Just before the piece concludes, we are introduced to two women who play with each other in a quick mirroring dance. Could they be Demeter and Persephone enjoying a bit of fun before time moves on and their season is over?  Smith and Doyle keep us wondering.

AMERICAN LANDSCAPES choreographed by Steven Petronio 2019

Petronio’s American Landscapes marries the best of what we’ve seen in the works by his influencers with his bold artistic sensibility. Like Cunningham, he respects and wonders at the human form moving in a moving universe. His dancers rivet us with their clear and consummately beautiful steps in space.

Stephen Petronio Company in Petronio's American Landscapes photo by Ian Douglas

In the past, I’ve considered this group relentless — surprising us with physical prowess and inventiveness, while ripping into the environment around them. This year the approach is gentler, and the movement, still astounding, flows. Wondrous projected images by Robert Longo meld hypnotically with the dancers and the music of Jozef Van Weisen and Jim Jarmusch.

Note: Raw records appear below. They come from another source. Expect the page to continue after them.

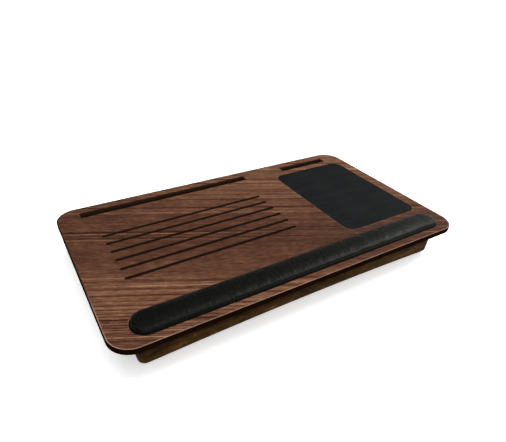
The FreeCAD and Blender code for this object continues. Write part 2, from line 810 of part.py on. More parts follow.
def make_drawer_box(side_holes, front_holes):
    """A box behind the shaped front: two grooved sides, a notched front and a tall back."""
    beyond = cell.overrun
    groove = cell.drawer_bottom_groove
    fit = cell.panel_fit
    tray = block("tray_groove", (box_inner_left - groove, box_inner_right + groove),
                 (box_inner_front - groove, box_inner_back + groove), (tray_low, tray_top))
    depth = cell.groove_depth
    for name, x, runner in (
            ("drawer_left_side", (box_left, box_inner_left), (box_left - beyond, box_left + depth)),
            ("drawer_right_side", (box_inner_right, box_right), (box_right - depth, box_right + beyond))):
        side = block(f"{name}_board", x, (front_back, box_back), (box_low, box_top))
        slide = block(f"{name}_groove", runner, (front_back - beyond, box_back + beyond),
                      (runner_low - cell.slide_gap, runner_top + cell.slide_gap))
        keep(carve(name, side, [slide, tray] + side_holes), name)
    dado = cell.divider_dado
    divider_right = box_inner_right - cell.divider_from_right
    divider = (divider_right - cell.divider_thickness, divider_right)
    slot = block("divider_dado", divider, (box_inner_front - dado, box_inner_back + dado),
                 (tray_top, box_top + cell.case_height))
    box_front = block("box_front_board", (box_inner_left, box_inner_right), (front_back, box_inner_front),
                      (box_low, box_top))
    notch_half = cell.notch_length / 2
    notch_radius = (notch_half * notch_half + cell.notch_depth * cell.notch_depth) / (cell.notch_depth * 2)
    notch = rod("box_front_notch", notch_radius, cell.box_board + beyond * 2,
                (ZERO, front_back - beyond, box_top - cell.notch_depth + notch_radius), BACK)
    keep(carve("drawer_box_front", box_front, [notch, tray, slot] + side_holes + front_holes),
         "drawer_box_front")
    back = block("drawer_back_board", (box_inner_left, box_inner_right), (box_inner_back, box_back),
                 (box_low, underside - cell.box_back_drop))
    keep(carve("drawer_back", back, [tray, slot] + side_holes), "drawer_back")
    keep(block("drawer_bottom", (box_inner_left - groove + fit, box_inner_right + groove - fit),
               (box_inner_front - groove + fit, box_inner_back + groove - fit), (tray_low, tray_top)),
         "drawer_bottom")
    joint = cell.liner_joint
    liner_top = tray_top + cell.liner_thickness
    liner = block("liner_sheet", (box_inner_left + joint, box_inner_right - joint),
                  (box_inner_front + joint, box_inner_back - joint), (tray_top, liner_top))
    keep(carve("drawer_liner", liner, [slot]), "drawer_liner")
    keep(block("drawer_divider", (divider[0] + fit, divider[1] - fit),
               (box_inner_front - dado + fit, box_inner_back + dado - fit),
               (tray_top, box_top - cell.divider_drop)), "drawer_divider")


def make_catch():
    """Magnets in the mouth of the case and steel discs in the drawer front, with their seats."""
    height = along(case_low, front_top, MIDDLE_SHARE)
    middle = inner_right + cell.side_thickness / 2
    fit = cell.screw_fit
    beyond = cell.overrun
    seats = []
    for name, radius, depth, y, turn, mouth in (
            ("catch_magnets", cell.magnet_radius, cell.magnet_depth, case_mouth, BACK, case_mouth - beyond),
            ("catch_discs", cell.disc_radius, cell.disc_thickness, front_back, FRONT, front_back + beyond)):
        pieces = [rod(f"{name}_{n}", radius, depth, (x, y, height), turn)
                  for n, x in enumerate((-middle, middle))]
        holes = [rod(f"{name}_seat_{n}", radius + fit, depth + beyond, (x, mouth, height), turn)
                 for n, x in enumerate((-middle, middle))]
        keep(group(name, pieces), name)
        seats.append(group(f"{name}_seats", holes))
    return seats


def make_dowels():
    """Wooden pins that join the back to the two sides."""
    pins, seats = [], []
    radius, length, fit = cell.dowel_radius, cell.dowel_length, cell.screw_fit
    y = inner_back + cell.back_thickness / 2
    for side, x in (("left", inner_left), ("right", inner_right)):
        for number, share in enumerate(DOWEL_SHARES):
            name = f"{side}_dowel_{number}"
            z = along(case_low, underside, share)
            start = x - length / 2
            pins.append(rod(name, radius, length, (start, y, z), RIGHT))
            seats.append(rod(f"{name}_seat", radius + fit, length + fit * 2, (start - fit, y, z), RIGHT))
    keep(group("case_dowels", pins), "case_dowels")
    return group("dowel_seats", seats)


def make_screws():
    """Every set of screws, each with the holes that it needs in what it joins."""
    cleat_x = inner_right - cell.cleat_width / 2
    cleat_ends = (case_mouth + cell.cleat_from_front, rail_front)
    cleat_holes = screw_set("cleat_screws", [
        (x, along(*cleat_ends, share), underside - cell.cleat_height)
        for x in (-cleat_x, cleat_x) for share in CLEAT_SCREW_SHARES],
        UP, cell.cleat_height + cell.screw_bite)
    rail_x = (inner_left, inner_right)
    rail_y = rail_front + cell.rail_front_wall / 2
    rail_holes = screw_set("rail_screws", [
        (along(*rail_x, share), rail_y, rail_low) for share in RAIL_SCREW_SHARES],
        UP, cell.rail_height + cell.screw_bite)
    stop_holes = screw_set("stop_screws", [
        (cell.stop_from_middle * side, stop_back - cell.stop_width / 2, stop_low) for side in (-1, 1)],
        UP, cell.stop_height + cell.screw_bite)
    edge = cell.bottom_rebate / 2
    sill_ends = (case_mouth, inner_back)
    starts = [(x, along(*sill_ends, share), case_low)
              for x in (inner_left - edge, inner_right + edge) for share in BOTTOM_SCREW_SHARES]
    bottom_holes = screw_set("bottom_screws", starts, UP, cell.bottom_thickness + cell.wood_screw_bite)
    runner_z = runner_low + cell.runner_height / 2
    runner_tip = box_right - cell.runner_engagement
    runner_ends = (case_mouth + cell.runner_setback, rail_front)
    runner_reach = inner_right - runner_tip + cell.wood_screw_bite
    runner_holes = []
    for side, x, turn in (("left", -runner_tip, LEFT), ("right", runner_tip, RIGHT)):
        runner_holes.append(screw_set(f"{side}_runner_screws", [
            (x, along(*runner_ends, share), runner_z) for share in RUNNER_SCREW_SHARES], turn, runner_reach))
    box_holes = []
    heights = (along(box_low, runner_low, BOX_LOW_SCREW_SHARE),
               along(runner_top, box_top, BOX_HIGH_SCREW_SHARE))
    ends = (front_back + cell.box_board / 2, box_back - cell.box_board / 2)
    for side, x, turn in (("left", box_left, RIGHT), ("right", box_right, LEFT)):
        box_holes.append(screw_set(f"{side}_box_screws", [(x, y, z) for y in ends for z in heights],
                                   turn, cell.box_board + cell.wood_screw_bite))
    front_z = along(tray_top, box_top, MIDDLE_SHARE)
    front_holes = screw_set("front_screws", [
        (along(box_inner_left, box_inner_right, share), box_inner_front, front_z)
        for share in FRONT_SCREW_SHARES], FRONT, cell.box_board + cell.wood_screw_bite)
    return cleat_holes, rail_holes, stop_holes, bottom_holes, runner_holes, box_holes, front_holes


def build():
    cleat_holes, rail_holes, stop_holes, bottom_holes, runner_holes, box_holes, front_holes = make_screws()
    magnet_seats, disc_seats = make_catch()
    dowel_seats = make_dowels()
    make_top_board([cleat_holes, rail_holes, stop_holes])
    make_top_veneer()
    make_edge_band()
    make_mouse_pad()
    make_wrist_rest()
    make_device_rail([rail_holes])
    form = case_form()
    make_case(form, runner_holes + [bottom_holes, dowel_seats], [dowel_seats], [bottom_holes], magnet_seats)
    make_feet()
    make_cleats([cleat_holes])
    make_runners(runner_holes)
    make_stops([stop_holes])
    make_drawer_front([front_holes], disc_seats)
    make_drawer_box(box_holes, [front_holes])
    doc.recompute()


def export():
    """Checks every object and every node's shape, then writes one STEP file for each node."""
    for thing in doc.Objects:
        if "Invalid" in thing.State or "Error" in thing.State:
            raise RuntimeError(f"{thing.Label} did not build: {thing.State}")
    for node in nodes:
        if node.Shape.isNull() or not node.Shape.isValid():
            raise RuntimeError(f"{node.Label} has no valid shape")
    os.makedirs("parts", exist_ok=True)
    for node in nodes:
        node.Shape.exportStep(f"parts/{node.Label}.step")
        box = node.Shape.BoundBox
        print(f"{node.Label}: {len(node.Shape.Solids)} solid, {node.Shape.Volume:.0f} mm3, "
              f"{box.XLength:.1f} x {box.YLength:.1f} x {box.ZLength:.1f} mm")
    print(f"{len(nodes)} nodes, and the drawer slides out by {drawer_travel.value:.1f} mm")


build()
export()
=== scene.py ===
# %% [markdown]
# # A low desk stand with a drawer, dressed in Blender
#
# The construction comes from CAD: 42 named pieces on two bodies, the stand and its drawer. This lesson
# leaves their sizes and places alone. It gives each piece the finish of the real one, and remakes the
# soft pieces, the screws and the feet as finer meshes, because a CAD solid can't show how leatherette
# swells over foam or what a screw head looks like.

import json
import math

import bmesh
import bpy
from mathutils import Matrix, Vector, noise


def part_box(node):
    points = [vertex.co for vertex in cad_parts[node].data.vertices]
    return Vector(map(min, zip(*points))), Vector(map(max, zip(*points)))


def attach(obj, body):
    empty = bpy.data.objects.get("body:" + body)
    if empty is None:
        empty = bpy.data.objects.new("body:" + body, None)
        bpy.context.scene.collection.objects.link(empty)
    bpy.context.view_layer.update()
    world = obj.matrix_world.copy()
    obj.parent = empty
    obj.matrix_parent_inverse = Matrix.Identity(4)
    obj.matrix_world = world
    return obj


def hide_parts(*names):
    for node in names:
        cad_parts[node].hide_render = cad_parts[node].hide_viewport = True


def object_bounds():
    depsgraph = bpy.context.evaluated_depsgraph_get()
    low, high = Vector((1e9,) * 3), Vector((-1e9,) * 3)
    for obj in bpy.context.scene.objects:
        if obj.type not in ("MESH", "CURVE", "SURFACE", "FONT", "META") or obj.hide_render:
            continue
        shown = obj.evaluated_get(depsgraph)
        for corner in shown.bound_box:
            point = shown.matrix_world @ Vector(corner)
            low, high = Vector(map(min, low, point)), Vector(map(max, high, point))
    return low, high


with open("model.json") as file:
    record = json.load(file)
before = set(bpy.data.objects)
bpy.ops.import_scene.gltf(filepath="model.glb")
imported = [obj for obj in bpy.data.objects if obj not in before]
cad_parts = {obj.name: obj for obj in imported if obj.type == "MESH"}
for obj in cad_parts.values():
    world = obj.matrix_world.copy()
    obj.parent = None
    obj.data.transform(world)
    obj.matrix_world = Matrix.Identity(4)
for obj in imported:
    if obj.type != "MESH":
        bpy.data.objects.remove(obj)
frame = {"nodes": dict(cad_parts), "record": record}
cad_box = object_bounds()
record = frame["record"]
slot_of = {part["node"]: part["material_slot"] for part in record["subparts"]}
body_of = {node: body for body, members in record["behaviour"]["bodies"].items() for node in members}

# %% [markdown]
# ## The camera
#
# The photograph was taken from the front left, from above, with a fairly wide lens and the camera held a
# little askew. The board's four sides and round corners gave its place: with these values the outline of
# the board falls on the photographed one. The turn is written as three angles: round the vertical, up
# from looking straight down at the floor, and askew.

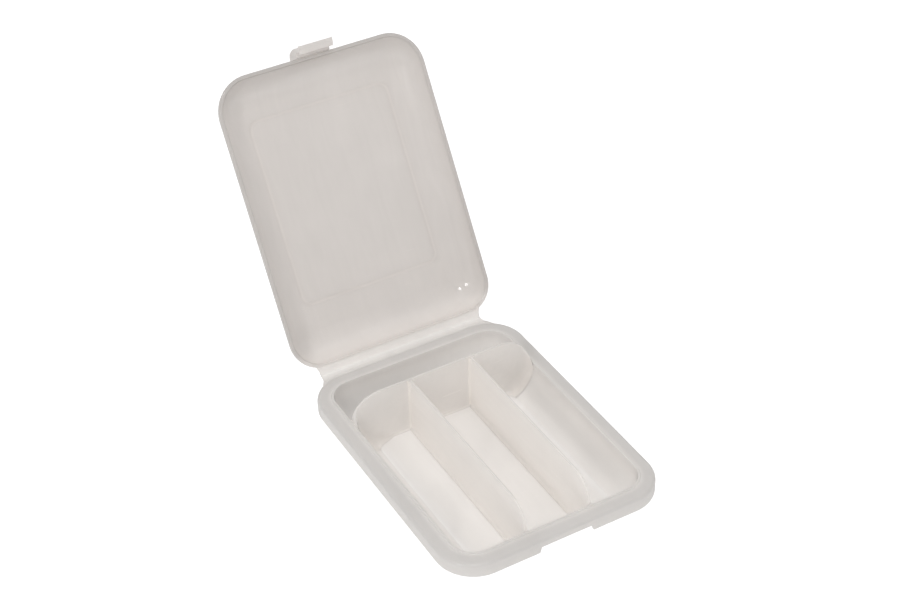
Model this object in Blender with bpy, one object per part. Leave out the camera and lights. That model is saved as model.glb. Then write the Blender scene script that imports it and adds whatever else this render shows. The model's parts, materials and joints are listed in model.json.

Even the beginning of American Landscapes is gentle, starting as an easy social dance between Petronio and his former colleague Martha Eddy. Wearing jumpsuits, looking as if they are ready to parachute off somewhere together (but will enjoy each other’s company first), they glide, sashay, and chat on stage as the audience walks into the theater after intermission.

Stephen Petronio Company in Petronio's American Landscapes photo by Ian Douglas

American Landscapes may be a political dance, but unlike politics, there is no brain-deadening chatter, preaching, or shouting. Petronio isn’t a pundit ready to bat us over the head with ideology. Even as we take in timely projected images of airplanes over skyscrapers, a football player on his knees, and a woman in a pussy hat, they are but smaller aspects of the full canvas. More profound and frequent are the enveloping pictures of the natural world and space all around us, encouraging us to think bigger and beyond. As the pictures, music, and dancers merge, we too become part of the movement, in meditation. Petronio reminds us, not who we are in the American landscape, but who we can be.